__Problem__
Give the data again, word for word.

__Data shown__
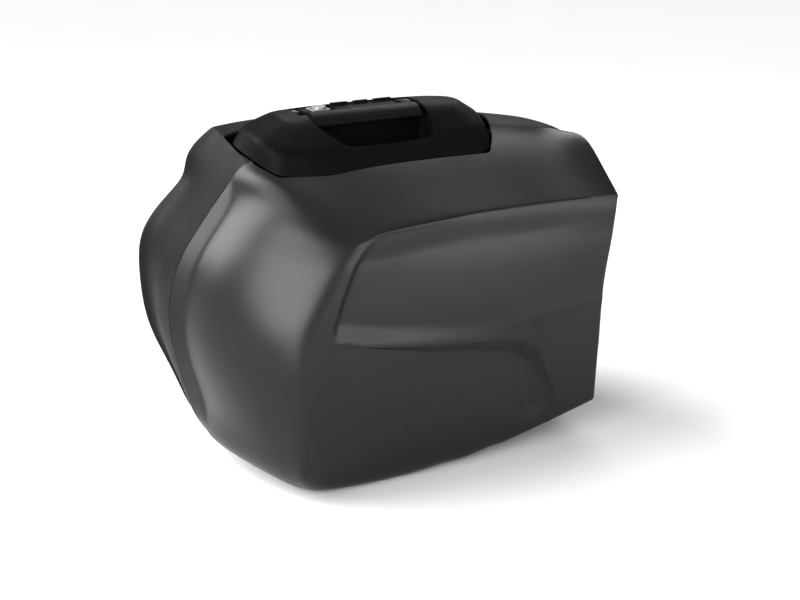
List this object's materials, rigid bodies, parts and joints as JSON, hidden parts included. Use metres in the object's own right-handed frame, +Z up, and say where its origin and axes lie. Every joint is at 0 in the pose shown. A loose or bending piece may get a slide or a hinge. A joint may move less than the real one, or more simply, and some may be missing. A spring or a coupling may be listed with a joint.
{
  "type": "motorcycle saddlebag",
  "caption": "Left-hand hard motorcycle saddlebag: painted clamshell lid on a black inner shell, with top carry handle, lock, latch and carrier fittings.",
  "frame": {"origin": "below the middle of the case, on the surface that its feet stand on", "axes": "+X to the motorcycle's rear, -Y outboard through the painted lid, +Y to the motorcycle, +Z up"},
  "size_m": [0.5089, 0.2744, 0.4078],
  "materials": {
    "paint": "satin",
    "shell_plastic": "satin",
    "grained_plastic": "matte",
    "grip_plastic": "satin",
    "light_plastic": "satin",
    "coated_steel": "satin",
    "zinc_steel": "satin",
    "satin_metal": "satin",
    "rubber": "matte",
    "webbing": "matte"
  },
  "bodies": {
    "case": {"inner_shell": "shell_plastic", "rim_seal": "rubber", "handle_console": "grained_plastic", "finger_tray": "grained_plastic", "console_floor": "shell_plastic", "console_screw_1": "zinc_steel", "console_screw_2": "zinc_steel", "console_screw_3": "zinc_steel", "console_screw_4": "zinc_steel", "lock_housing": "light_plastic", "handle_bracket_front": "coated_steel", "handle_bracket_rear": "coated_steel", "handle_pin_front": "zinc_steel", "handle_pin_rear": "zinc_steel", "lever_bearing_front": "coated_steel", "lever_bearing_rear": "coated_steel", "latch_bearing_front": "shell_plastic", "latch_bearing_rear": "shell_plastic", "hinge_bracket_front": "zinc_steel", "hinge_bracket_rear": "zinc_steel", "hinge_pin_front": "satin_metal", "hinge_pin_rear": "satin_metal", "mount_plate": "coated_steel", "mount_screw_1": "zinc_steel", "mount_screw_2": "zinc_steel", "mount_screw_3": "zinc_steel", "mount_screw_4": "zinc_steel", "pawl_pin": "satin_metal", "mount_hook_front": "coated_steel", "mount_hook_rear": "coated_steel", "bumper_front": "rubber", "bumper_rear": "rubber", "foot_inner_front": "rubber", "foot_inner_rear": "rubber", "strap_clip_case_front": "coated_steel", "strap_clip_case_rear": "coated_steel", "check_strap_front": "webbing", "check_strap_rear": "webbing"},
    "lid": {"lid_shell": "paint", "hinge_leaf_front": "zinc_steel", "hinge_leaf_rear": "zinc_steel", "striker_front": "zinc_steel", "striker_rear": "zinc_steel", "foot_outer_front": "rubber", "foot_outer_rear": "rubber", "strap_clip_lid_front": "coated_steel", "strap_clip_lid_rear": "coated_steel"},
    "carry_handle": {"carry_handle": "grip_plastic"},
    "release_lever": {"release_lever": "grained_plastic", "lever_shaft": "zinc_steel"},
    "latch": {"latch_shaft": "zinc_steel"},
    "lock": {"lock_barrel": "satin_metal"},
    "mount_pawl": {"mount_pawl": "zinc_steel"}
  },
  "joints": [
    {"name": "lid_hinge", "type": "hinge", "parent": "case", "child": "lid", "pos_m": [0, 0.055, 0.0113], "axis": [1, 0, 0], "range_deg": [0, 75], "deforming": ["check_strap_front", "check_strap_rear"]},
    {"name": "handle_pivot", "type": "hinge", "parent": "case", "child": "carry_handle", "pos_m": [-0.0177, 0.038, 0.3963], "axis": [-1, 0, 0], "range_deg": [0, 85]},
    {"name": "lever_pivot", "type": "hinge", "parent": "case", "child": "release_lever", "pos_m": [-0.0062, 0.03, 0.3953], "axis": [1, 0, 0], "range_deg": [0, 30], "stiffness_Nm_per_rad": 0.1, "springref_deg": -17.19},
    {"name": "latch_pivot", "type": "hinge", "parent": "case", "child": "latch", "pos_m": [-0.0127, -0.03, 0.3353], "axis": [1, 0, 0], "range_deg": [0, 24.5]},
    {"name": "lock_turn", "type": "hinge", "parent": "case", "child": "lock", "pos_m": [-0.0622, 0.031, 0.39], "axis": [0, 0, 1], "range_deg": [0, 90]},
    {"name": "pawl_pivot", "type": "hinge", "parent": "case", "child": "mount_pawl", "pos_m": [0.0073, 0.129, 0.2863], "axis": [1, 0, 0], "range_deg": [0, 30]}
  ],
  "couplings": [
    {"joint": "latch_pivot", "follows": "lever_pivot", "ratio": 0.8},
    {"joint": "pawl_pivot", "follows": "handle_pivot", "ratio": 0.35}
  ]
}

__The solution__
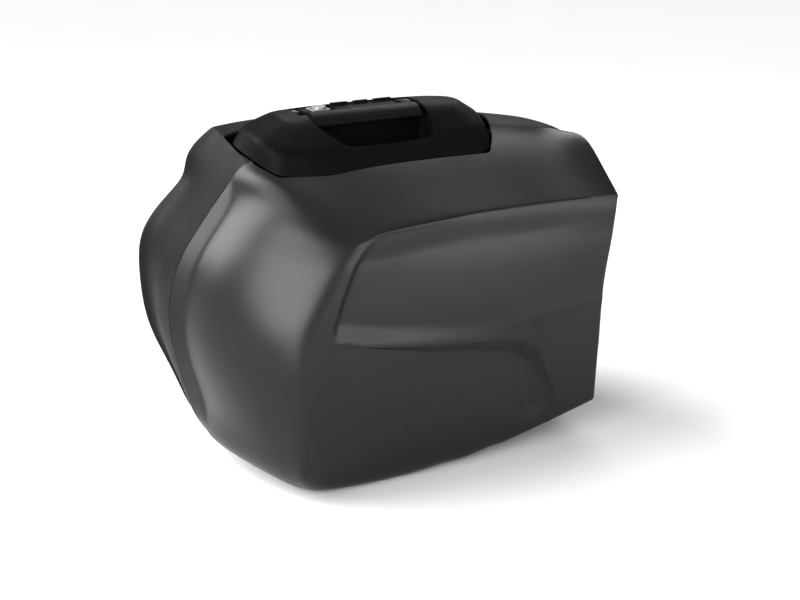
List this object's materials, rigid bodies, parts and joints as JSON, hidden parts included. Use metres in the object's own right-handed frame, +Z up, and say where its origin and axes lie. Every joint is at 0 in the pose shown. A loose or bending piece may get a slide or a hinge. A joint may move less than the real one, or more simply, and some may be missing. A spring or a coupling may be listed with a joint.
{
  "type": "motorcycle saddlebag",
  "caption": "Left-hand hard motorcycle saddlebag: painted clamshell lid on a black inner shell, with top carry handle, lock, latch and carrier fittings.",
  "frame": {"origin": "below the middle of the case, on the surface that its feet stand on", "axes": "+X to the motorcycle's rear, -Y outboard through the painted lid, +Y to the motorcycle, +Z up"},
  "size_m": [0.5089, 0.2744, 0.4078],
  "materials": {
    "paint": "satin",
    "shell_plastic": "satin",
    "grained_plastic": "matte",
    "grip_plastic": "satin",
    "light_plastic": "satin",
    "coated_steel": "satin",
    "zinc_steel": "satin",
    "satin_metal": "satin",
    "rubber": "matte",
    "webbing": "matte"
  },
  "bodies": {
    "case": {"inner_shell": "shell_plastic", "rim_seal": "rubber", "handle_console": "grained_plastic", "finger_tray": "grained_plastic", "console_floor": "shell_plastic", "console_screw_1": "zinc_steel", "console_screw_2": "zinc_steel", "console_screw_3": "zinc_steel", "console_screw_4": "zinc_steel", "lock_housing": "light_plastic", "handle_bracket_front": "coated_steel", "handle_bracket_rear": "coated_steel", "handle_pin_front": "zinc_steel", "handle_pin_rear": "zinc_steel", "lever_bearing_front": "coated_steel", "lever_bearing_rear": "coated_steel", "latch_bearing_front": "shell_plastic", "latch_bearing_rear": "shell_plastic", "hinge_bracket_front": "zinc_steel", "hinge_bracket_rear": "zinc_steel", "hinge_pin_front": "satin_metal", "hinge_pin_rear": "satin_metal", "mount_plate": "coated_steel", "mount_screw_1": "zinc_steel", "mount_screw_2": "zinc_steel", "mount_screw_3": "zinc_steel", "mount_screw_4": "zinc_steel", "pawl_pin": "satin_metal", "mount_hook_front": "coated_steel", "mount_hook_rear": "coated_steel", "bumper_front": "rubber", "bumper_rear": "rubber", "foot_inner_front": "rubber", "foot_inner_rear": "rubber", "strap_clip_case_front": "coated_steel", "strap_clip_case_rear": "coated_steel", "check_strap_front": "webbing", "check_strap_rear": "webbing"},
    "lid": {"lid_shell": "paint", "hinge_leaf_front": "zinc_steel", "hinge_leaf_rear": "zinc_steel", "striker_front": "zinc_steel", "striker_rear": "zinc_steel", "foot_outer_front": "rubber", "foot_outer_rear": "rubber", "strap_clip_lid_front": "coated_steel", "strap_clip_lid_rear": "coated_steel"},
    "carry_handle": {"carry_handle": "grip_plastic"},
    "release_lever": {"release_lever": "grained_plastic", "lever_shaft": "zinc_steel"},
    "latch": {"latch_shaft": "zinc_steel"},
    "lock": {"lock_barrel": "satin_metal"},
    "mount_pawl": {"mount_pawl": "zinc_steel"}
  },
  "joints": [
    {"name": "lid_hinge", "type": "hinge", "parent": "case", "child": "lid", "pos_m": [0, 0.055, 0.0113], "axis": [1, 0, 0], "range_deg": [0, 75], "deforming": ["check_strap_front", "check_strap_rear"]},
    {"name": "handle_pivot", "type": "hinge", "parent": "case", "child": "carry_handle", "pos_m": [-0.0177, 0.038, 0.3963], "axis": [-1, 0, 0], "range_deg": [0, 85]},
    {"name": "lever_pivot", "type": "hinge", "parent": "case", "child": "release_lever", "pos_m": [-0.0062, 0.03, 0.3953], "axis": [1, 0, 0], "range_deg": [0, 30], "stiffness_Nm_per_rad": 0.1, "springref_deg": -17.19},
    {"name": "latch_pivot", "type": "hinge", "parent": "case", "child": "latch", "pos_m": [-0.0127, -0.03, 0.3353], "axis": [1, 0, 0], "range_deg": [0, 24.5]},
    {"name": "lock_turn", "type": "hinge", "parent": "case", "child": "lock", "pos_m": [-0.0622, 0.031, 0.39], "axis": [0, 0, 1], "range_deg": [0, 90]},
    {"name": "pawl_pivot", "type": "hinge", "parent": "case", "child": "mount_pawl", "pos_m": [0.0073, 0.129, 0.2863], "axis": [1, 0, 0], "range_deg": [0, 30]}
  ],
  "couplings": [
    {"joint": "latch_pivot", "follows": "lever_pivot", "ratio": 0.8},
    {"joint": "pawl_pivot", "follows": "handle_pivot", "ratio": 0.35}
  ]
}